● **TASK TO COMPLETE**: Pull every line containing "scene" out of the material below.

-- BEGIN --

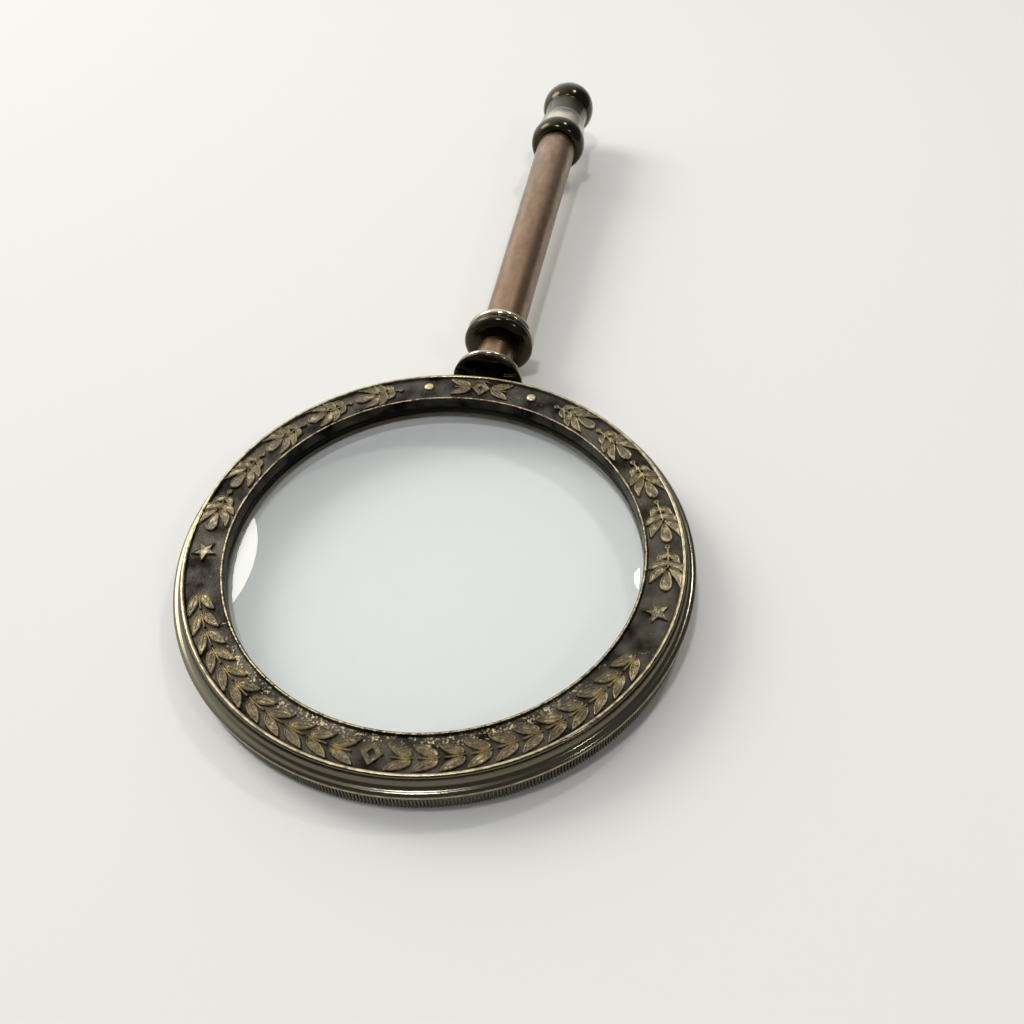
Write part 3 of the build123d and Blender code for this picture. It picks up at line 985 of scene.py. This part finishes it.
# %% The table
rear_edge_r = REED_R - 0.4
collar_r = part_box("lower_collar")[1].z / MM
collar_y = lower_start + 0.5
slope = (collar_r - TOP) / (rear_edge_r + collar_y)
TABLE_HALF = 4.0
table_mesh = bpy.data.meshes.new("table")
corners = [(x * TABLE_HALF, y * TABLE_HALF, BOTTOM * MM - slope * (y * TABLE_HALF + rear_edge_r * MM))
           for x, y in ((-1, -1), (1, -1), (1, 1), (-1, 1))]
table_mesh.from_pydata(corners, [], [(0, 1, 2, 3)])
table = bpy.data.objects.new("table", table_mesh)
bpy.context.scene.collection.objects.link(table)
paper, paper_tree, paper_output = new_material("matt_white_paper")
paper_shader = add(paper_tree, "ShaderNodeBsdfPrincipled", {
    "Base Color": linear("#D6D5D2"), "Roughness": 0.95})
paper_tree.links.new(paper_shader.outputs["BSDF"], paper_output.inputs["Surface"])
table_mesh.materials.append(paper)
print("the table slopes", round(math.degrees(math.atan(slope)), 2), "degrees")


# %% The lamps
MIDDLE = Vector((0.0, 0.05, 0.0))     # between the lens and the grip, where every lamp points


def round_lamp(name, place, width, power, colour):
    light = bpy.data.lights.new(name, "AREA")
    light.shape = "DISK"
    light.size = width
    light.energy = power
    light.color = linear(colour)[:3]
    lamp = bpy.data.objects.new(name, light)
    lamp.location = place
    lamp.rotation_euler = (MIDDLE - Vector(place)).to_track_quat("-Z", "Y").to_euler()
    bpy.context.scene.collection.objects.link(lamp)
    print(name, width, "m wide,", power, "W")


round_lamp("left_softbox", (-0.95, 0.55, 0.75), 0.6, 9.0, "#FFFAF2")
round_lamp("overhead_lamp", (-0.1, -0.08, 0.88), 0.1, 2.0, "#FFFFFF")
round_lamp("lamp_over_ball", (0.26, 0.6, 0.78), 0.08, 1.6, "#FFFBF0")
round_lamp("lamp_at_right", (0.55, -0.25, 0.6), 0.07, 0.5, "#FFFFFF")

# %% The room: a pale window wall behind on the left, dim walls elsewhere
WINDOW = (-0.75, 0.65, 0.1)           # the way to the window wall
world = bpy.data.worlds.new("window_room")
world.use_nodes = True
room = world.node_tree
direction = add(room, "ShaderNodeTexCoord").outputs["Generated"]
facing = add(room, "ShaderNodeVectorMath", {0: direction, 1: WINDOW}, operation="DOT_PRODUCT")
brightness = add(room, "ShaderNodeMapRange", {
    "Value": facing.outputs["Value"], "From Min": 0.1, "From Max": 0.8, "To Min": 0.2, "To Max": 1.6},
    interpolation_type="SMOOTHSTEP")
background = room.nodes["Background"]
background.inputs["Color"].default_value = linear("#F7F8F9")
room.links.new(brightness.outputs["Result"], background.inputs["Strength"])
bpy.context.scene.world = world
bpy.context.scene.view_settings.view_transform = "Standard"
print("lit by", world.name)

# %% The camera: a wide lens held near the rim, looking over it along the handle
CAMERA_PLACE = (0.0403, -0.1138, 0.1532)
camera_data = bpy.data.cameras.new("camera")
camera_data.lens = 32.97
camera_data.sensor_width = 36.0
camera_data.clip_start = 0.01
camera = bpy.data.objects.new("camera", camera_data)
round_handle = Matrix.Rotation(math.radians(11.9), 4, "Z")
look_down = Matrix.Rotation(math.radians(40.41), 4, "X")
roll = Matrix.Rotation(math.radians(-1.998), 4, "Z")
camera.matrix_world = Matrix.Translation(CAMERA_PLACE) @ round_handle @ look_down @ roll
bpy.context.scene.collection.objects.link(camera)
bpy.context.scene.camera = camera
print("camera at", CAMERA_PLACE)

-- END --

● **EXERCISE OUTPUT**:
Write part 3 of the build123d and Blender code for this picture. It picks up at line 985 of scene.py. This part finishes it.
bpy.context.scene.collection.objects.link(table)
    bpy.context.scene.collection.objects.link(lamp)
bpy.context.scene.world = world
bpy.context.scene.view_settings.view_transform = "Standard"
bpy.context.scene.collection.objects.link(camera)
bpy.context.scene.camera = camera